Profits, he said “are indispensable to the GSE model,” allowing Fannie and Freddie to use private-sector methods and private capital to respond to changing markets.
“The genius of the GSE model as it has evolved since the Great Depression is the ability to harness private capital as much as possible to promote the public purpose of a liquid secondary market for housing finance,” Syron said. “To that end, Congress has given the GSEs the freedom they needed, within the context and confines of their charters, to successfully compete for private capital and achieve attractive returns on that capital.
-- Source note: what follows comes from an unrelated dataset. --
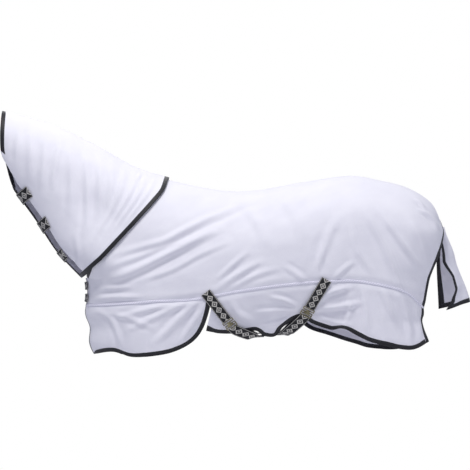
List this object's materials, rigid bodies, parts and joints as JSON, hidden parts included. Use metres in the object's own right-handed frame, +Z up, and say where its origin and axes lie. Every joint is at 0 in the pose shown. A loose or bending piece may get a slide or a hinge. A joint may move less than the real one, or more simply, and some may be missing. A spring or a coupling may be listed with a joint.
{
  "type": "horse fly sheet",
  "caption": "Mesh fly rug in the shape of a horse, with a detachable neck cover, throat tabs, crossed surcingles, chest straps and a tail flap, bound in black tape.",
  "frame": {"origin": "the top line of the rug at the withers, where it lies on the horse's back", "axes": "+X towards the tail, along the back; +Z up; -Y the near (left) side of the horse"},
  "size_m": [2.2023, 0.603, 1.1465],
  "materials": {
    "fly_mesh": "white polyester knitted mesh",
    "seam_tape": "white woven seam tape and piping",
    "edge_binding": "black woven binding tape, slight sheen",
    "webbing": "black polypropylene webbing with a light woven motif",
    "hook_and_loop": "black nylon hook-and-loop tape",
    "fittings": "dull antique brass plated plates"
  },
  "bodies": {
    "body_rug": {"near_body_panel": "fly_mesh", "near_shoulder_skirt": "fly_mesh", "near_quarter_skirt": "fly_mesh", "far_body_panel": "fly_mesh", "far_shoulder_skirt": "fly_mesh", "far_quarter_skirt": "fly_mesh", "spine_seam_tape": "seam_tape", "near_side_piping": "seam_tape", "far_side_piping": "seam_tape", "near_chest_binding": "edge_binding", "near_neckline_binding": "edge_binding", "near_rear_binding": "edge_binding", "near_shoulder_hem_binding": "edge_binding", "near_quarter_hem_binding": "edge_binding", "far_chest_binding": "edge_binding", "far_neckline_binding": "edge_binding", "far_rear_binding": "edge_binding", "far_shoulder_hem_binding": "edge_binding", "far_quarter_hem_binding": "edge_binding", "front_belly_strap": "webbing", "rear_belly_strap": "webbing", "chest_anchor_strap_upper": "webbing", "chest_anchor_strap_lower": "webbing", "front_slotted_plate": "fittings", "rear_slotted_plate": "fittings", "chest_slotted_plate_upper": "fittings", "chest_slotted_plate_lower": "fittings", "front_slide_adjuster": "fittings", "rear_slide_adjuster": "fittings", "withers_loop_patch_near": "hook_and_loop", "withers_loop_patch_far": "hook_and_loop"},
    "neck_cover": {"neck_panel_near": "fly_mesh", "neck_panel_far": "fly_mesh", "crest_seam_tape": "seam_tape", "neck_rear_binding_near": "edge_binding", "neck_rear_binding_far": "edge_binding", "face_binding_near": "edge_binding", "face_binding_far": "edge_binding", "throat_binding_far": "edge_binding", "throat_loop_patch_1": "hook_and_loop", "throat_loop_patch_2": "hook_and_loop", "throat_loop_patch_3": "hook_and_loop", "withers_hook_patch_near": "hook_and_loop", "withers_hook_patch_far": "hook_and_loop"},
    "throat_closure_1": {"throat_tab_1": "webbing"},
    "throat_closure_2": {"throat_tab_2": "webbing"},
    "throat_closure_3": {"throat_tab_3": "webbing"},
    "tail_flap_sheet": {"tail_flap": "fly_mesh", "tail_flap_hem_binding": "edge_binding", "tail_flap_near_binding": "edge_binding", "tail_flap_far_binding": "edge_binding"},
    "front_strap": {"near_front_surcingle": "webbing"},
    "front_clip": {"near_front_hook_plate": "fittings"},
    "rear_strap": {"near_rear_surcingle": "webbing"},
    "rear_clip": {"near_rear_hook_plate": "fittings"},
    "upper_chest_strap": {"chest_strap_upper": "webbing"},
    "upper_chest_clip": {"chest_hook_plate_upper": "fittings"},
    "lower_chest_strap": {"chest_strap_lower": "webbing"},
    "lower_chest_clip": {"chest_hook_plate_lower": "fittings"}
  },
  "joints": [
    {"name": "neck_cover_lift", "type": "hinge", "parent": "body_rug", "child": "neck_cover", "pos_m": [0, 0, 0], "axis": [0, 1, 0], "range_deg": [0, 40]},
    {"name": "throat_tab_1_open", "type": "hinge", "parent": "neck_cover", "child": "throat_closure_1", "pos_m": [-0.68021, 0.05327, -0.08105], "axis": [0.5882, 0.0118, -0.8087], "range_deg": [0, 110]},
    {"name": "throat_tab_2_open", "type": "hinge", "parent": "neck_cover", "child": "throat_closure_2", "pos_m": [-0.58988, 0.05273, -0.21976], "axis": [0.5159, 0.0361, -0.8559], "range_deg": [0, 110]},
    {"name": "throat_tab_3_open", "type": "hinge", "parent": "neck_cover", "child": "throat_closure_3", "pos_m": [-0.49929, 0.05041, -0.36113], "axis": [0.6549, 0.0169, -0.7555], "range_deg": [0, 110]},
    {"name": "tail_flap_lift", "type": "hinge", "parent": "body_rug", "child": "tail_flap_sheet", "pos_m": [1.298, 0, -0.221], "axis": [0, -1, 0], "range_deg": [0, 60]},
    {"name": "front_surcingle_open", "type": "hinge", "parent": "body_rug", "child": "front_strap", "pos_m": [0.17908, -0.26821, -0.52401], "axis": [-0.7882, 0.1885, -0.5859], "range_deg": [0, 60]},
    {"name": "front_clip_turn", "type": "hinge", "parent": "front_strap", "child": "front_clip", "pos_m": [0.27931, -0.25383, -0.65427], "axis": [-0.7803, 0.2979, -0.5499], "range_deg": [0, 45]},
    {"name": "rear_surcingle_open", "type": "hinge", "parent": "body_rug", "child": "rear_strap", "pos_m": [0.73716, -0.29325, -0.46432], "axis": [-0.8674, -0.1118, 0.4849], "range_deg": [0, 60]},
    {"name": "rear_clip_turn", "type": "hinge", "parent": "rear_strap", "child": "rear_clip", "pos_m": [0.65816, -0.26316, -0.59874], "axis": [-0.8664, -0.2197, 0.4484], "range_deg": [0, 45]},
    {"name": "upper_chest_open", "type": "hinge", "parent": "body_rug", "child": "upper_chest_strap", "pos_m": [-0.37486, -0.06487, -0.4962], "axis": [-0.0292, -0.0004, 0.9996], "range_deg": [0, 75]},
    {"name": "upper_chest_clip_turn", "type": "hinge", "parent": "upper_chest_strap", "child": "upper_chest_clip", "pos_m": [-0.38078, 0.04882, -0.49664], "axis": [-0.1134, 0.0175, 0.9934], "range_deg": [0, 45]},
    {"name": "lower_chest_open", "type": "hinge", "parent": "body_rug", "child": "lower_chest_strap", "pos_m": [-0.37316, -0.06484, -0.55446], "axis": [-0.0292, -0.0004, 0.9996], "range_deg": [0, 75]},
    {"name": "lower_chest_clip_turn", "type": "hinge", "parent": "lower_chest_strap", "child": "lower_chest_clip", "pos_m": [-0.37973, 0.04896, -0.55371], "axis": [0.0808, 0.0147, 0.9966], "range_deg": [0, 45]}
  ]
}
Imposing too many conflicting demands on the GSEs risks crippling this highly successful model.”
Requiring the GSEs to maintain capital levels greater than required by actual risks would slow growth and the flow of money into the new affordable-housing fund, Syron said.
Constraints on the GSEs’ retained portfolio — loans it buys and holds — would mean conventional mortgage rates would rise. “Extremely aggressive housing goals” targeted at very low-income areas can lead to an “over-extension” of credit to some borrowers, as currently seen in the subprime market, he said.
As housing prices have spiraled upward since the turn of the century, Freddie and Fannie have been able to guarantee fewer loans in high-cost areas, because many mortgages exceed the conforming loan limit, which currently stands at $417,000. Many say that’s been a factor in the growth in market share by subprime lenders in high-cost areas like California and Florida.
HR 1427 would attempt to address the issue by allowing the GSEs to guarantee loans up to 150 percent above the conforming loan limit in high-cost areas, or loans equal to the median home price — whichever is less. Loans above the conforming loan limit would have to be securitized, and FHFA would study whether the securitization requirement raises their cost. FHFA would also be tasked with establishing and enforcing housing goals and an annual home-purchase goal for Fannie and Freddie.